• **Exercise instructions**: Your task is to copy the lines between the line containing "Turn this picture" and the line containing "KINK_RADIUS = 0.010", counting both of those lines, and to emit nothing more.

--- START Source material ---

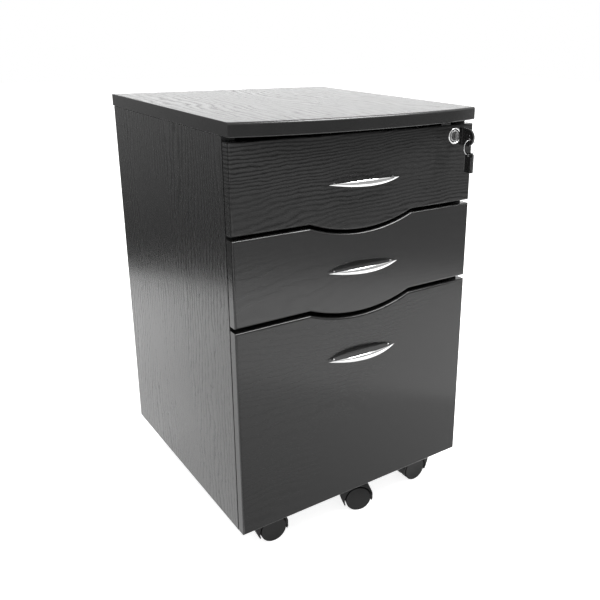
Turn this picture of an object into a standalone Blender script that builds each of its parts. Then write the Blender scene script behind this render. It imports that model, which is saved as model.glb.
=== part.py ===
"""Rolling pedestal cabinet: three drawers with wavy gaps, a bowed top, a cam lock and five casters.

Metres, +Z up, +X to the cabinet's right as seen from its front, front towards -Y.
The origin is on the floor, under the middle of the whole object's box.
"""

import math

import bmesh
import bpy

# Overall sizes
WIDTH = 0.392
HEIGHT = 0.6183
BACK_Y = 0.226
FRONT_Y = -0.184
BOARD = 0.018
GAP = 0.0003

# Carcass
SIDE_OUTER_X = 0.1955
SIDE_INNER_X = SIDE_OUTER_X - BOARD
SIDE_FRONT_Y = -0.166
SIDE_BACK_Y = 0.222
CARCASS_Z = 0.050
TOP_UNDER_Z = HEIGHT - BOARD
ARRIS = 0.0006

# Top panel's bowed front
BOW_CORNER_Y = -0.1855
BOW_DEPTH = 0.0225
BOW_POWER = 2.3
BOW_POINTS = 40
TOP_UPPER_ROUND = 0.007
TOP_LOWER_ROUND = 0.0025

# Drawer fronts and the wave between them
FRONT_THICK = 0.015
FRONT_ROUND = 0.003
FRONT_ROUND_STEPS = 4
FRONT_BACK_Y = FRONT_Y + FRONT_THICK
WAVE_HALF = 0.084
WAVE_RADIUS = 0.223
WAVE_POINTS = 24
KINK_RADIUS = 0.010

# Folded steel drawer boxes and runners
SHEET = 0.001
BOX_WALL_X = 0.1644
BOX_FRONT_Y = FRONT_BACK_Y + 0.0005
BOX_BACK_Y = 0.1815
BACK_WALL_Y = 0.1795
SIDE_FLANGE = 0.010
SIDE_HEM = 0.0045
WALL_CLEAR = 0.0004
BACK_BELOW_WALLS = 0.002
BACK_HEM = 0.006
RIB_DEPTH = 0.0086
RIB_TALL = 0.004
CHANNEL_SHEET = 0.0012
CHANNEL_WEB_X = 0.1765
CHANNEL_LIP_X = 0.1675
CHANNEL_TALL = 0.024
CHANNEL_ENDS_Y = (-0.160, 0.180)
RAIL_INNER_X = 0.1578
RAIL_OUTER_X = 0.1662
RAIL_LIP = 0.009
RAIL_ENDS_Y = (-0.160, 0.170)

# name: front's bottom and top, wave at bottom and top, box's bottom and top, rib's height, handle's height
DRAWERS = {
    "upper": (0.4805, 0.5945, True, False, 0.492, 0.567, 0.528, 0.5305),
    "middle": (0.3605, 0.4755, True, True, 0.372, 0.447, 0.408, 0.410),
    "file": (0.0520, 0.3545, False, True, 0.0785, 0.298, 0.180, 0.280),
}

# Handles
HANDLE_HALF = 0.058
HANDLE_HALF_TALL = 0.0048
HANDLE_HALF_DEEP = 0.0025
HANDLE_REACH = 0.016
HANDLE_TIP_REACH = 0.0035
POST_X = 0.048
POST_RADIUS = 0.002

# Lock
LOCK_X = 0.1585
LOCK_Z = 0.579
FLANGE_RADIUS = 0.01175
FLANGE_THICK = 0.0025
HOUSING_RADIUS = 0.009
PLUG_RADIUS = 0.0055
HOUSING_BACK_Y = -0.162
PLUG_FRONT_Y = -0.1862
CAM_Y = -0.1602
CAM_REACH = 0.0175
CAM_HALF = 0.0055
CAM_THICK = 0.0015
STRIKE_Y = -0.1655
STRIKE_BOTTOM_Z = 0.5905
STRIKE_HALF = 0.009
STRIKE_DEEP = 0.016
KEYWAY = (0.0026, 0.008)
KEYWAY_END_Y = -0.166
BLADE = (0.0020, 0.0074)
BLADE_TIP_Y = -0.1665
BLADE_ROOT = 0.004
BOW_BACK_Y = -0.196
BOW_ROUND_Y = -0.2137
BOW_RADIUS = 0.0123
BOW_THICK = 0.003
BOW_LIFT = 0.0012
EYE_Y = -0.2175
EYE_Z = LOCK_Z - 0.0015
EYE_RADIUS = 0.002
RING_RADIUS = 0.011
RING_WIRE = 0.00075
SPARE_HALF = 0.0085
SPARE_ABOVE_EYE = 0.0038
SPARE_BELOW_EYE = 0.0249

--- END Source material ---
--- START Source material ---

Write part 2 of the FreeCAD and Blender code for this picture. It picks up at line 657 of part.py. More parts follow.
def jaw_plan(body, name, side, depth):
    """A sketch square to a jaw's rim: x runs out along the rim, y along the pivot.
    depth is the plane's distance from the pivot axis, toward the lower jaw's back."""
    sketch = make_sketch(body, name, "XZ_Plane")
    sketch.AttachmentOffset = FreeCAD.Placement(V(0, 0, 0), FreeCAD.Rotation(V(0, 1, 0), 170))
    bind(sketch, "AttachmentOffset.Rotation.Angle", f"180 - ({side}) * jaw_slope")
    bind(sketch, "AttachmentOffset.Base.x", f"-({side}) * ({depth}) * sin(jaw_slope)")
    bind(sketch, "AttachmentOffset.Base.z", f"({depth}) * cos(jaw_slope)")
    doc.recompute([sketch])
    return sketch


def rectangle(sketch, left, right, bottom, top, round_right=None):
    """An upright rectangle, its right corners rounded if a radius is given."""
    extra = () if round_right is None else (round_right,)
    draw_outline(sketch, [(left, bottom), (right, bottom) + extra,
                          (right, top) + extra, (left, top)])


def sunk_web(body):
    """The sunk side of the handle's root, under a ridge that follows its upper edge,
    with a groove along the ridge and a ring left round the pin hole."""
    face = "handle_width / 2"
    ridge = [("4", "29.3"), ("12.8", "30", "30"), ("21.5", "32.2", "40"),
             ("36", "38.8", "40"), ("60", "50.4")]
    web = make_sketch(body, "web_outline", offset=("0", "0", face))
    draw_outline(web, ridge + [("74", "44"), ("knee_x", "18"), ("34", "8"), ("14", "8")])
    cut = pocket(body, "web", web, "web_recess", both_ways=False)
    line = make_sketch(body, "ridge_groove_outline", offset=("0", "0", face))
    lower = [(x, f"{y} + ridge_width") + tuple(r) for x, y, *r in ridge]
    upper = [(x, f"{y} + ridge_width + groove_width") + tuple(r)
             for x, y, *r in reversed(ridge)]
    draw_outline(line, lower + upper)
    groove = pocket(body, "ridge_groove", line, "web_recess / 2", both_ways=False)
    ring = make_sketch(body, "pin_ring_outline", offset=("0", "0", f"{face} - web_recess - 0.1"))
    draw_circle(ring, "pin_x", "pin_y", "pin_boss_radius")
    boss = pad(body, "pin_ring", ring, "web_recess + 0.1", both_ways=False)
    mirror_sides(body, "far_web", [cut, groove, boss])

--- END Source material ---

• **Written reply**:
Turn this picture of an object into a standalone Blender script that builds each of its parts. Then write the Blender scene script behind this render. It imports that model, which is saved as model.glb.
=== part.py ===
"""Rolling pedestal cabinet: three drawers with wavy gaps, a bowed top, a cam lock and five casters.

Metres, +Z up, +X to the cabinet's right as seen from its front, front towards -Y.
The origin is on the floor, under the middle of the whole object's box.
"""

import math

import bmesh
import bpy

# Overall sizes
WIDTH = 0.392
HEIGHT = 0.6183
BACK_Y = 0.226
FRONT_Y = -0.184
BOARD = 0.018
GAP = 0.0003

# Carcass
SIDE_OUTER_X = 0.1955
SIDE_INNER_X = SIDE_OUTER_X - BOARD
SIDE_FRONT_Y = -0.166
SIDE_BACK_Y = 0.222
CARCASS_Z = 0.050
TOP_UNDER_Z = HEIGHT - BOARD
ARRIS = 0.0006

# Top panel's bowed front
BOW_CORNER_Y = -0.1855
BOW_DEPTH = 0.0225
BOW_POWER = 2.3
BOW_POINTS = 40
TOP_UPPER_ROUND = 0.007
TOP_LOWER_ROUND = 0.0025

# Drawer fronts and the wave between them
FRONT_THICK = 0.015
FRONT_ROUND = 0.003
FRONT_ROUND_STEPS = 4
FRONT_BACK_Y = FRONT_Y + FRONT_THICK
WAVE_HALF = 0.084
WAVE_RADIUS = 0.223
WAVE_POINTS = 24
KINK_RADIUS = 0.010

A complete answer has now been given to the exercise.